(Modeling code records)
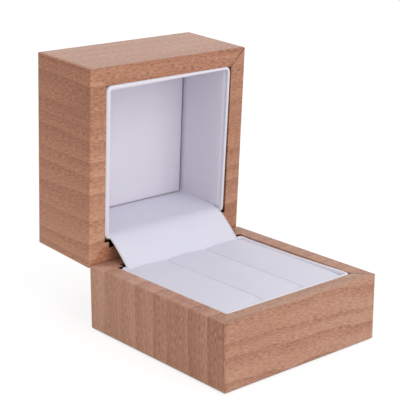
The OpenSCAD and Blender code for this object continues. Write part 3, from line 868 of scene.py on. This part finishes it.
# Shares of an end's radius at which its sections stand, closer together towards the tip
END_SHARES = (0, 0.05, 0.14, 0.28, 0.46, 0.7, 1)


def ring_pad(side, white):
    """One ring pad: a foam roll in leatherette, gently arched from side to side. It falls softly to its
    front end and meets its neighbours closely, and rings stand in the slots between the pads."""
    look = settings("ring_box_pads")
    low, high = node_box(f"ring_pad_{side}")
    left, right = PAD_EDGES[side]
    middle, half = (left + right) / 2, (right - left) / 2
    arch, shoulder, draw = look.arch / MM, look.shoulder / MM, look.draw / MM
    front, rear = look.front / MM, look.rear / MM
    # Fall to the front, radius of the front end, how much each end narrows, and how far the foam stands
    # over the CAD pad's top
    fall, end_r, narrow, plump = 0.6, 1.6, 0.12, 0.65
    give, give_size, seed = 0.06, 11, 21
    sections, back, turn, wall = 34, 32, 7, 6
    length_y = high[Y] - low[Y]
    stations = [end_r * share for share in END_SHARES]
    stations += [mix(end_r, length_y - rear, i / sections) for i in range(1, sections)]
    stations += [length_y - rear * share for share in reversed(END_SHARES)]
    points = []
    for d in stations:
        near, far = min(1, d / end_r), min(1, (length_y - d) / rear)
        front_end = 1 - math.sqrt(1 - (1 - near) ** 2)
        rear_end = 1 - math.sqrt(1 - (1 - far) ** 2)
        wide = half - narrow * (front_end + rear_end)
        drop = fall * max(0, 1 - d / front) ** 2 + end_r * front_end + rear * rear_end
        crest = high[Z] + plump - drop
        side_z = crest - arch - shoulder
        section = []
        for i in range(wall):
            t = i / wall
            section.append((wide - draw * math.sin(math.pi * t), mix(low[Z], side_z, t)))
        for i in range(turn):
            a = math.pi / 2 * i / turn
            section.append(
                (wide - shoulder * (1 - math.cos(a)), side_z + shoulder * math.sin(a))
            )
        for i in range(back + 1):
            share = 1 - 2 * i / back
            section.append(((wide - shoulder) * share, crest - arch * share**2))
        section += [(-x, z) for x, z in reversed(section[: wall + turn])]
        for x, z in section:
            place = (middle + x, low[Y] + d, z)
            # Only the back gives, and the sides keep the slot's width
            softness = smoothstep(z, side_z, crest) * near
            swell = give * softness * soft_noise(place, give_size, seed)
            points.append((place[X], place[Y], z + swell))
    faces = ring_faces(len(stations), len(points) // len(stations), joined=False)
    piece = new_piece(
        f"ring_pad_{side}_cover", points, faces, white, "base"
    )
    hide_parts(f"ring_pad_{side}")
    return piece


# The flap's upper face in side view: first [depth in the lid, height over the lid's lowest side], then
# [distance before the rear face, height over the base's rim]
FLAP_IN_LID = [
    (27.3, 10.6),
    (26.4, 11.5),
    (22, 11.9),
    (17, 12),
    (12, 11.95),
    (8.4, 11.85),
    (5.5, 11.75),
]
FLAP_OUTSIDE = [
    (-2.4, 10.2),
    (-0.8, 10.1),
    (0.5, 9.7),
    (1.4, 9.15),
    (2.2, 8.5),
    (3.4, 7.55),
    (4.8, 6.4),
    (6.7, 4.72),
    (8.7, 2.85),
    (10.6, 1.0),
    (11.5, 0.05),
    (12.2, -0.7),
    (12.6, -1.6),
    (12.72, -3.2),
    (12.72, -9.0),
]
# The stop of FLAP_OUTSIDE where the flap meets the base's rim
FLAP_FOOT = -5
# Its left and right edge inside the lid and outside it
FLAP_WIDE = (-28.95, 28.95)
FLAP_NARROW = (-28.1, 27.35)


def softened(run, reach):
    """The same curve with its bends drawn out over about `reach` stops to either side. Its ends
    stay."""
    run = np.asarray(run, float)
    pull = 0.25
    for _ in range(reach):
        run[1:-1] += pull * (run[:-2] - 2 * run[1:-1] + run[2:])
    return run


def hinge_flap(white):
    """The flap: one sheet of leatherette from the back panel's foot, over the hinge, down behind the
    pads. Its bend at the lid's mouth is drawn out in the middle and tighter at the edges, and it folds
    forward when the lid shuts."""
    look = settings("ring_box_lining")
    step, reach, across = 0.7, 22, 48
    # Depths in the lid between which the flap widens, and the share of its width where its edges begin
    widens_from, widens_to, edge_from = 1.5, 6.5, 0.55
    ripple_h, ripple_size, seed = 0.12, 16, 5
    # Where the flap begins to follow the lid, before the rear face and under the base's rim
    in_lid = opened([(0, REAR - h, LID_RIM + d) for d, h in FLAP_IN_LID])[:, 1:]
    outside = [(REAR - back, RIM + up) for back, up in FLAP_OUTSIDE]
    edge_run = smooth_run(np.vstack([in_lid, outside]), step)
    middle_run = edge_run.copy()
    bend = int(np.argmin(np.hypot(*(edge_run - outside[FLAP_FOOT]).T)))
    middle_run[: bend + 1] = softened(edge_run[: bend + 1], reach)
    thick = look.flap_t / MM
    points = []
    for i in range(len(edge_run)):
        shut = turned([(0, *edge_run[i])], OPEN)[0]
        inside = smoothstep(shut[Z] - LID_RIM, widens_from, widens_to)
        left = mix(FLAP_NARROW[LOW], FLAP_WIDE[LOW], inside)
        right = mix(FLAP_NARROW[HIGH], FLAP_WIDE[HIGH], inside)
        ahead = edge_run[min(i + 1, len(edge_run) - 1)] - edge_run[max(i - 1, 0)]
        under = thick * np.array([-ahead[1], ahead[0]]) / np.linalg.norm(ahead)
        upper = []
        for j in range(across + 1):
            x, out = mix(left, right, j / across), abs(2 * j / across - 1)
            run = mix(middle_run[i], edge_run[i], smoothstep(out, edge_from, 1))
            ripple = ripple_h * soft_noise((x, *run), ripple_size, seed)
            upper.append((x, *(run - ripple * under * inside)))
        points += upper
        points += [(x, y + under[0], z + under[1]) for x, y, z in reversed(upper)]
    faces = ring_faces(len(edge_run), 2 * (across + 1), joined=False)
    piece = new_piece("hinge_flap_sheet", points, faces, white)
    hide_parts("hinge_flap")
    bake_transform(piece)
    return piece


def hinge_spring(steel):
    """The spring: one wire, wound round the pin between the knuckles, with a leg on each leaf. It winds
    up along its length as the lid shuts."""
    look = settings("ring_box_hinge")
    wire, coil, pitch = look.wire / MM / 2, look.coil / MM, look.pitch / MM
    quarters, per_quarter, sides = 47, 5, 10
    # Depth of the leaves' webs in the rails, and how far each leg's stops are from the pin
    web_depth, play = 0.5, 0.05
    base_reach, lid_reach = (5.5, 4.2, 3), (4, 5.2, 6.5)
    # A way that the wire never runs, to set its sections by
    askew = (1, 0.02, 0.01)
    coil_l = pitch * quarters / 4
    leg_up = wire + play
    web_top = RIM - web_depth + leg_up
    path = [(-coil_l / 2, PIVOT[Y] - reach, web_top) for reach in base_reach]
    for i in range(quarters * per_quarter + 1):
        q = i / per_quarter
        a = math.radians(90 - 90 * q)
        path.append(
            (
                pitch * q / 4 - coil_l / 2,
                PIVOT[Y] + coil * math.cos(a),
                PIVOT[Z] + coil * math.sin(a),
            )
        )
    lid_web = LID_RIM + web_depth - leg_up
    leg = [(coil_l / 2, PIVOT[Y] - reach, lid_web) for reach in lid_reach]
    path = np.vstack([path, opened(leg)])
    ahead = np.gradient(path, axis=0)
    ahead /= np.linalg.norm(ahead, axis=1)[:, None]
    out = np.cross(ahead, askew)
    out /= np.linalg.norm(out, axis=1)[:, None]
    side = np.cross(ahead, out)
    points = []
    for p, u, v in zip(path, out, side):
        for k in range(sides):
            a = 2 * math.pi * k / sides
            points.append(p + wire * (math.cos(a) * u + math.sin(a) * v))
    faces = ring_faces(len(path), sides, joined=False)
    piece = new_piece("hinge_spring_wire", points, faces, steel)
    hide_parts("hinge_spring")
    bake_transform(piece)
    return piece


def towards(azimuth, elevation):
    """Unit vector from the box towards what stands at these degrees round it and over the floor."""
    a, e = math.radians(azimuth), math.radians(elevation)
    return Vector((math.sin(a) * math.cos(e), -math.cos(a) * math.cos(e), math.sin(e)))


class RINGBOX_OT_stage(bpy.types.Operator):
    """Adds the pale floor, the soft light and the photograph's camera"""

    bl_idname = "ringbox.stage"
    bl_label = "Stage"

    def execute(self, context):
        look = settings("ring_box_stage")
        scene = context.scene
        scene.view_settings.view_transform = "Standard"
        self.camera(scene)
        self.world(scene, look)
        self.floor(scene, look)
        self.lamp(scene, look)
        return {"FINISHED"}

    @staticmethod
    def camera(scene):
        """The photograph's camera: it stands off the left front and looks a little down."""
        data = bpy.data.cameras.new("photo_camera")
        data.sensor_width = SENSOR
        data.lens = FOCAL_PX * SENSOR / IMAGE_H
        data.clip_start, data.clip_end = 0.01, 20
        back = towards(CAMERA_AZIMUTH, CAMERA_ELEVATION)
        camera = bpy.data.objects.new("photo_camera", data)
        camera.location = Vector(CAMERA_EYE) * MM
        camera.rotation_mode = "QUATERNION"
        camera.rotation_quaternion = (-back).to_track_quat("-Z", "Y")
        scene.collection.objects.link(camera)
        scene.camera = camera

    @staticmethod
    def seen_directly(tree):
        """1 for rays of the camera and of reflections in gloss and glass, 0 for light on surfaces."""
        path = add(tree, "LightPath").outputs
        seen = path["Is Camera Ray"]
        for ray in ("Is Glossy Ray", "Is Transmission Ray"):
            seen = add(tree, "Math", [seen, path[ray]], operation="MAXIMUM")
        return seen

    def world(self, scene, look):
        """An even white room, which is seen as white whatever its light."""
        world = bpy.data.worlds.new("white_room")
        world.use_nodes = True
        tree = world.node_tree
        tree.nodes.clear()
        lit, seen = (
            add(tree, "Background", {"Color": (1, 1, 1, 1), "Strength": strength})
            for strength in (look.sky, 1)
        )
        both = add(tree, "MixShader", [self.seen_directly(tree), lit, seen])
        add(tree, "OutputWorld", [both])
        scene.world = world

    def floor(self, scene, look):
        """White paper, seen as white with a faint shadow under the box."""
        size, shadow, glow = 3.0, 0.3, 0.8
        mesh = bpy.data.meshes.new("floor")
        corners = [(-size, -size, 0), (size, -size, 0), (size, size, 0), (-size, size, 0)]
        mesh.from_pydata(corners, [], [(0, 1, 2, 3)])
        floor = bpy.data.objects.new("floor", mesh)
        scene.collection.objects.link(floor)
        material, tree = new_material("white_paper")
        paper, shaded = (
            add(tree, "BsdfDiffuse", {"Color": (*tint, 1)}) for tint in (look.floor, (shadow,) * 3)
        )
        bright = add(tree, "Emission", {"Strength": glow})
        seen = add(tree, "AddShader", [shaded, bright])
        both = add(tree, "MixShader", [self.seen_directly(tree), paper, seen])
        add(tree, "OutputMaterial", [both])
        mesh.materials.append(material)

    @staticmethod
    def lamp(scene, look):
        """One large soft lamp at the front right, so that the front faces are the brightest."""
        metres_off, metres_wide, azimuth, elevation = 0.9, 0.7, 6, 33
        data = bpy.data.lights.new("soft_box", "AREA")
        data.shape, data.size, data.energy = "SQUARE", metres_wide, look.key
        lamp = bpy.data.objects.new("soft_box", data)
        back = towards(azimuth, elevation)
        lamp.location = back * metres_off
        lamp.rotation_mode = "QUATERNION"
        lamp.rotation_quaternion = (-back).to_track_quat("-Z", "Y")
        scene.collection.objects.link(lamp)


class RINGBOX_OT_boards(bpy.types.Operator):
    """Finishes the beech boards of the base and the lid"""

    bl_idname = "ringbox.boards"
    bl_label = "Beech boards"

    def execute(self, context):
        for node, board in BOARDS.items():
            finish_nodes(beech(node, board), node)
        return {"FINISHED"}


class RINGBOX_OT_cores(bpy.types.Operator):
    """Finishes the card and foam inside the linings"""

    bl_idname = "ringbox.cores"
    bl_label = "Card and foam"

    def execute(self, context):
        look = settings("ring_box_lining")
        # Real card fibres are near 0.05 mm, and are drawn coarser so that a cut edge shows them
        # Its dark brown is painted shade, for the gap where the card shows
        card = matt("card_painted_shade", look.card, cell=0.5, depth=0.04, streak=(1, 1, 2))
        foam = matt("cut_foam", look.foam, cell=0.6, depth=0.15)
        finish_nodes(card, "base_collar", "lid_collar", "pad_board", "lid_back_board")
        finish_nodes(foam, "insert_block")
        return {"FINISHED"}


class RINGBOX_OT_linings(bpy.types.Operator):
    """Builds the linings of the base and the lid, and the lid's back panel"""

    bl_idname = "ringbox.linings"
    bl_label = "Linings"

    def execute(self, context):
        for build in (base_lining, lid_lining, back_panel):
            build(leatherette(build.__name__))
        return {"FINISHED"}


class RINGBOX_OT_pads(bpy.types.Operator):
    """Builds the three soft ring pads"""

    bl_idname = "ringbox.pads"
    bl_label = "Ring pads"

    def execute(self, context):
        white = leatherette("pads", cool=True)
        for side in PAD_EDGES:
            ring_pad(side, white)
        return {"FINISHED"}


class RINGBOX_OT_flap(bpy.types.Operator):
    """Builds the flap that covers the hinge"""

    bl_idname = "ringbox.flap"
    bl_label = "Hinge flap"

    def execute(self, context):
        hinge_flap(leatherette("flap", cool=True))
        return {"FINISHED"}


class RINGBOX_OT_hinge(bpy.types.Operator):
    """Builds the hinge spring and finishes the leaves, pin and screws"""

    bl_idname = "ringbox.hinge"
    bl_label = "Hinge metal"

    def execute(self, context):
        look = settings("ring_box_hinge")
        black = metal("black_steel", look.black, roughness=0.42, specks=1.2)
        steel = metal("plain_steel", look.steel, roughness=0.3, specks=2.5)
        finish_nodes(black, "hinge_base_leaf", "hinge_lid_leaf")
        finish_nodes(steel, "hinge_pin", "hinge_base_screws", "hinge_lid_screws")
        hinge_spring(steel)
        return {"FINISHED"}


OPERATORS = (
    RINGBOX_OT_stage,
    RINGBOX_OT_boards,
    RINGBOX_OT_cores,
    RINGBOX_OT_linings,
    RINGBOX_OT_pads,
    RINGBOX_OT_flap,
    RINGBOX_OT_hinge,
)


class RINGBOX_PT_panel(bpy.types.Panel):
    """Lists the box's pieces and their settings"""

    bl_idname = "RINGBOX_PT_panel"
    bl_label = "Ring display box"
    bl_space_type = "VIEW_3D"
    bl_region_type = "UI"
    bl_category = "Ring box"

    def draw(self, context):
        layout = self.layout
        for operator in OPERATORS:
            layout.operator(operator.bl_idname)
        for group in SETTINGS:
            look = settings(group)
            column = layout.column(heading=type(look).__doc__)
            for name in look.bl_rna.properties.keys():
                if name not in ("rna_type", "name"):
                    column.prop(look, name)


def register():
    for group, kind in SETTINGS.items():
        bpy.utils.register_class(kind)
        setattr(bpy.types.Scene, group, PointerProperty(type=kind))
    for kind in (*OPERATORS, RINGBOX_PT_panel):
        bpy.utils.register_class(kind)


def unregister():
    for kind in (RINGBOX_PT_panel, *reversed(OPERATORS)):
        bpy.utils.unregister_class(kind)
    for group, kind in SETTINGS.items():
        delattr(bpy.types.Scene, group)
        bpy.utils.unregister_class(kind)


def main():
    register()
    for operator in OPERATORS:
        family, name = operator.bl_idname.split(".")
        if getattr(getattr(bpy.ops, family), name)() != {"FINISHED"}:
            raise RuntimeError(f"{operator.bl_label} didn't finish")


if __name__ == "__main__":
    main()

---

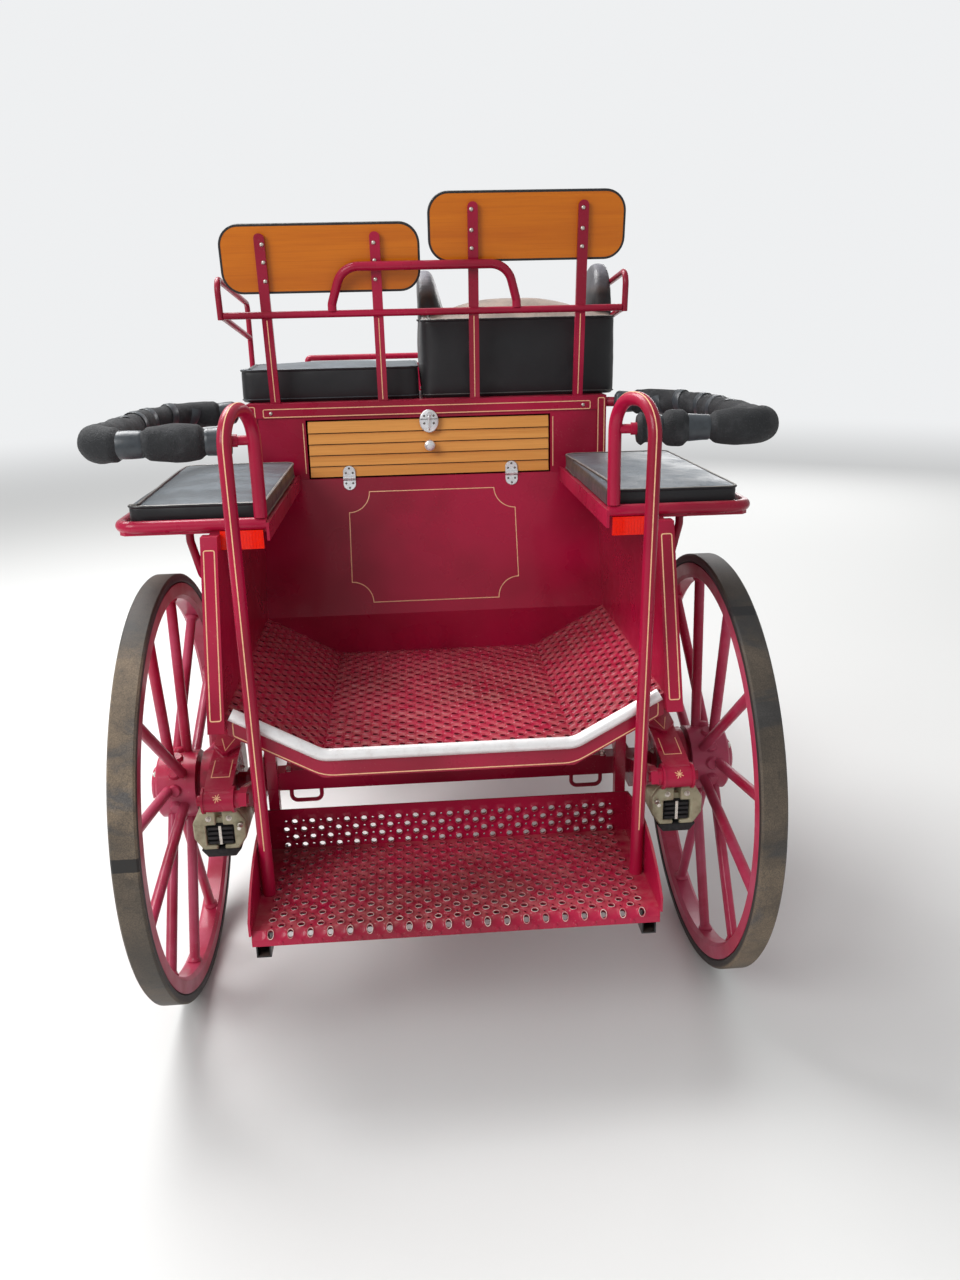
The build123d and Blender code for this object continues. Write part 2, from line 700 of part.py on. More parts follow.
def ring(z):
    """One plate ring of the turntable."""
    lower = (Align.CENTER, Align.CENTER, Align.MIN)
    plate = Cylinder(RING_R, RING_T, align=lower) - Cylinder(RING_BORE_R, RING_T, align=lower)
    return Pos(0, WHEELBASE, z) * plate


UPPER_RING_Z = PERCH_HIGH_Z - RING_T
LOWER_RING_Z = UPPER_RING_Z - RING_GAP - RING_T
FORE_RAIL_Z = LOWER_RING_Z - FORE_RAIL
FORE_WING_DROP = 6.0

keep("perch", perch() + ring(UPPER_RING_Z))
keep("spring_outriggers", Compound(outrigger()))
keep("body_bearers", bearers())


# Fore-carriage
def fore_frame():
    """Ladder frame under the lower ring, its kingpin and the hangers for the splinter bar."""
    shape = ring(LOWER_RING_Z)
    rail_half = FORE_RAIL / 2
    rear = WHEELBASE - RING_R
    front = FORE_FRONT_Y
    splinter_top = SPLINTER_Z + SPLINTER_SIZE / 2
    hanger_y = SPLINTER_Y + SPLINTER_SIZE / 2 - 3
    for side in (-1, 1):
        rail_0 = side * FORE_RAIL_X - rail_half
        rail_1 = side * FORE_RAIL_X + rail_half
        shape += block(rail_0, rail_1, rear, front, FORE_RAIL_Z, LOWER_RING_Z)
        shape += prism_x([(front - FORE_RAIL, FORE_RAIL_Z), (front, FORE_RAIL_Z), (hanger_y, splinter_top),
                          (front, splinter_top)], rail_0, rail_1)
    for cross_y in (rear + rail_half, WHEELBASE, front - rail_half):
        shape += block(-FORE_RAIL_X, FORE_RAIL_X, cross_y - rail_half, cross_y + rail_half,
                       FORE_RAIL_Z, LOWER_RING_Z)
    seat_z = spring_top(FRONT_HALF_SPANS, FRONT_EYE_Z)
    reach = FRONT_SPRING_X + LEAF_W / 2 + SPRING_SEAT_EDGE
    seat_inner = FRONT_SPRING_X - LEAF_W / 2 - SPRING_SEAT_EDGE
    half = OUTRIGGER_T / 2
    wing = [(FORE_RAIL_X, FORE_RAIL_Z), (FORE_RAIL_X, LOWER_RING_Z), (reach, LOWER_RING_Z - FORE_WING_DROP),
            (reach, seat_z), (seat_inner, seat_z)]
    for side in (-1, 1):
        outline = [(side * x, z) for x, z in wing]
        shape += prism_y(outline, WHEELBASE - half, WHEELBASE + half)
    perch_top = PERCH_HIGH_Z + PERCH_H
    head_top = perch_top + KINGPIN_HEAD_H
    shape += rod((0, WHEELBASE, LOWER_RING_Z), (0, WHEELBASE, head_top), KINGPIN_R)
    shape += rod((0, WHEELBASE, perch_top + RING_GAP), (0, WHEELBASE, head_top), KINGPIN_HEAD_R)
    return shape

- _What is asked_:
Looking at the data above, return every line from the one with "The OpenSCAD and" down to the one with "END_SHARES = (0, 0.05, 0.14, 0.28, 0.46, 0.7, 1)", exactly and inclusively.

- _Expected output_:
The OpenSCAD and Blender code for this object continues. Write part 3, from line 868 of scene.py on. This part finishes it.
# Shares of an end's radius at which its sections stand, closer together towards the tip
END_SHARES = (0, 0.05, 0.14, 0.28, 0.46, 0.7, 1)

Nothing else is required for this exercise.